* STATED EXERCISE
Emit the entire listing verbatim.

* DATASET EXTRACT
↓↓↓
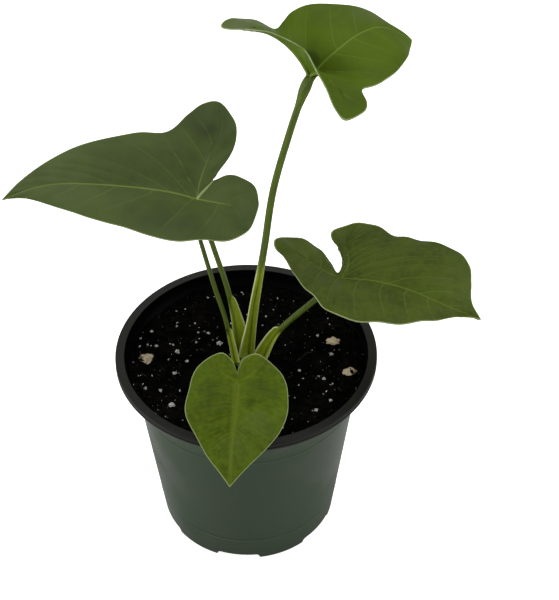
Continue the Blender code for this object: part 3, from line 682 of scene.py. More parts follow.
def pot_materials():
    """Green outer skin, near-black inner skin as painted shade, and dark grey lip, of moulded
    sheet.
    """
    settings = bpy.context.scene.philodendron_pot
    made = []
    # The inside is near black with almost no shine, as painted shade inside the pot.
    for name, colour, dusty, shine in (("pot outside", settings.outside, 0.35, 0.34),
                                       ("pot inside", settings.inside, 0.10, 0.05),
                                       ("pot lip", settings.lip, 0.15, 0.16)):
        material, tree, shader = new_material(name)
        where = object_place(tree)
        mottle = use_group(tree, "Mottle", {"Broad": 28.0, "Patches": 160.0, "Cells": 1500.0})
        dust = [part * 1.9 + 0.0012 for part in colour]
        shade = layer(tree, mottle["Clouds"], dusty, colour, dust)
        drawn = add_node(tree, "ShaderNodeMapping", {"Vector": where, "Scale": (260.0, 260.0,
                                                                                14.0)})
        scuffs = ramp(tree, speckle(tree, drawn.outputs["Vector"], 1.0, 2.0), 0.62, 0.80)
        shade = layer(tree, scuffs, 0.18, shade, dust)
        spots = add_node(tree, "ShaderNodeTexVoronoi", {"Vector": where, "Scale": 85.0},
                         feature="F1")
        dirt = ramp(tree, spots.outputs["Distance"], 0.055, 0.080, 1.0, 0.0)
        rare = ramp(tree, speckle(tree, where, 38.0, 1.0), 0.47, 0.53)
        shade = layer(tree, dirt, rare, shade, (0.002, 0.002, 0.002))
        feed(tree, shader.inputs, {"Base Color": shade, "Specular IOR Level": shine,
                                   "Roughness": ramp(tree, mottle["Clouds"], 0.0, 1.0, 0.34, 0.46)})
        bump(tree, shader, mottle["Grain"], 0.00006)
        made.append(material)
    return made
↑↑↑
* THE SOLUTION
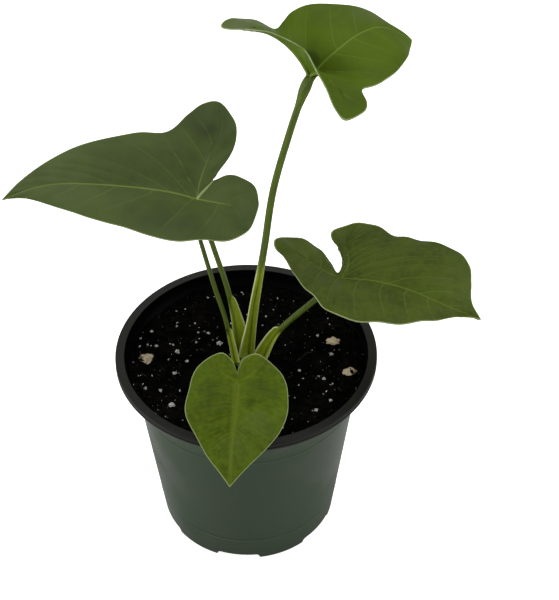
Continue the Blender code for this object: part 3, from line 682 of scene.py. More parts follow.
def pot_materials():
    """Green outer skin, near-black inner skin as painted shade, and dark grey lip, of moulded
    sheet.
    """
    settings = bpy.context.scene.philodendron_pot
    made = []
    # The inside is near black with almost no shine, as painted shade inside the pot.
    for name, colour, dusty, shine in (("pot outside", settings.outside, 0.35, 0.34),
                                       ("pot inside", settings.inside, 0.10, 0.05),
                                       ("pot lip", settings.lip, 0.15, 0.16)):
        material, tree, shader = new_material(name)
        where = object_place(tree)
        mottle = use_group(tree, "Mottle", {"Broad": 28.0, "Patches": 160.0, "Cells": 1500.0})
        dust = [part * 1.9 + 0.0012 for part in colour]
        shade = layer(tree, mottle["Clouds"], dusty, colour, dust)
        drawn = add_node(tree, "ShaderNodeMapping", {"Vector": where, "Scale": (260.0, 260.0,
                                                                                14.0)})
        scuffs = ramp(tree, speckle(tree, drawn.outputs["Vector"], 1.0, 2.0), 0.62, 0.80)
        shade = layer(tree, scuffs, 0.18, shade, dust)
        spots = add_node(tree, "ShaderNodeTexVoronoi", {"Vector": where, "Scale": 85.0},
                         feature="F1")
        dirt = ramp(tree, spots.outputs["Distance"], 0.055, 0.080, 1.0, 0.0)
        rare = ramp(tree, speckle(tree, where, 38.0, 1.0), 0.47, 0.53)
        shade = layer(tree, dirt, rare, shade, (0.002, 0.002, 0.002))
        feed(tree, shader.inputs, {"Base Color": shade, "Specular IOR Level": shine,
                                   "Roughness": ramp(tree, mottle["Clouds"], 0.0, 1.0, 0.34, 0.46)})
        bump(tree, shader, mottle["Grain"], 0.00006)
        made.append(material)
    return made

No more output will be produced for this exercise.